C’è per un aspetto che non va però trascurato: non da oggi psicologi e pedagogisti sostengono che ogni studente ha un proprio stile di apprendimento: c’è chi preferisce quello visivo e chi invece ottiene i migliori risultati usando il canale uditivo.
E allora si potrebbe pensare di usare lezioni registrate e ognuno le usa poi come meglio ritiene, guardando il video completo o ascoltando solo l’audio. Ma ci potrebbe essere chi vorrebbe leggere il testo della lezione e quindi sarebbe necessario trascrivere tutto e trasformare la lezione “parlata” in un capitolo scritto.

Replica Tosolini: “Non escludo che una cosa del genere si possa fare in situazioni molto specifiche ed eccezionali (studenti a casa in quarantena, gruppo classe metà a casa in ddi e metà in presenza per rispettare il 50% di frequenza in presenza come da ultimo DPCM, gravi patologie di studente che non può fisicamente venire a scuola….) ma se si riduce a capriccio … beh allora la risposta è semplice: ricorrere al precettore privato !”

Cioè? Proviamo a spiegare un po’ meglio la questione del precettore privato

La figura del precettore – spiega Aluisi Tosolini – era stata teorizzata dal grande John Locke (1632-1704) che raccolse in volume (Pensieri sull’educazione) le lettere scritte ad un suo nobile amico, Lord Edward Clarke of Chipley, che gli chiedeva consigli su come educare la prole.
Le 217 lettere di Locke rispondono alla necessità di formare l’élite della società borghese. Il suo ideale è il gentleman, il suo pensiero è il manifesto dell’individualismo liberale in educazione.
Non per nulla Locke è il padre dei diritti di libertà che la Costituzione italiana (art. 3) media proprio con i diritti e i doveri di solidarietà che vedono nella scuola una delle istituzioni della repubblica chiamate a rimuovere ostacoli che si frappongono alla pienezza della cittadinanza e non a crearli”
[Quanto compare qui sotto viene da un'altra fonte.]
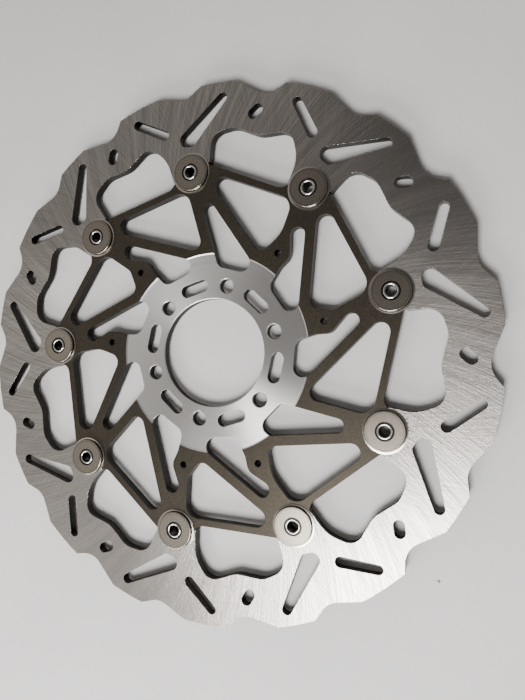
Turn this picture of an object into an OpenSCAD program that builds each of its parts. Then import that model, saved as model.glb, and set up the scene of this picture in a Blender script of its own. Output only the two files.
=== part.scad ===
// Floating brake disc rotor for a motorcycle front wheel.
//
// The origin is on the axis, in the rear face of the hub, which bolts to the wheel.
// +Z runs along the axis to the outer side, and button 1 lies on +X.
//
// Outlines are given in a button's own frame: x across, clockwise positive,
// and y outwards along the radius through the middle of that button.
// A corner is [x, y, radius of its rounding].

/* [Brake disc] */
// Diameter over the lands
disc_d = 320; // [318:1:322]
// Thickness of the friction ring
disc_t = 5.5; // [4.5:0.1:5.6]
// Half width of the lugs that reach in to the buttons
disc_lug_half_w = 12.25; // [11.5:0.05:12.5]

/* [Carrier] */
// Thickness of the plate
carrier_t = 5.8; // [5.7:0.1:7]
// Diameter of the turned hub face
hub_face_d = 118; // [112:1:122]
// Depth of the turned hub face below the plate
hub_face_depth = 0.6; // [0.2:0.1:1.2]
// Depth of the shallow relief behind the spokes, which leaves the hub's rear face proud (guessed)
rear_relief_depth = 0.2; // [0.1:0.05:0.4]
// Outer diameter of that relief, short of the buttons' flanges
rear_relief_d = 190; // [180:1:194]
// Diameter of the tapped holes in the bosses
boss_hole_d = 4.2; // [3:0.1:5]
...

Senza dimenticare – concludiamo noi – che la scuola non è solo un luogo dove si acquisiscono conoscenze, ma è prima di tutto palestra di cittadinanza; la scuola deve essere un’agorà dove i ragazzi costruiscono conoscenze e modelli interpretativi del reale in modo cooperativo.
La costruzione della conoscenza è sempre un’operazione di carattere sociale e la socialità si realizza sempre nel confronto con l’altro.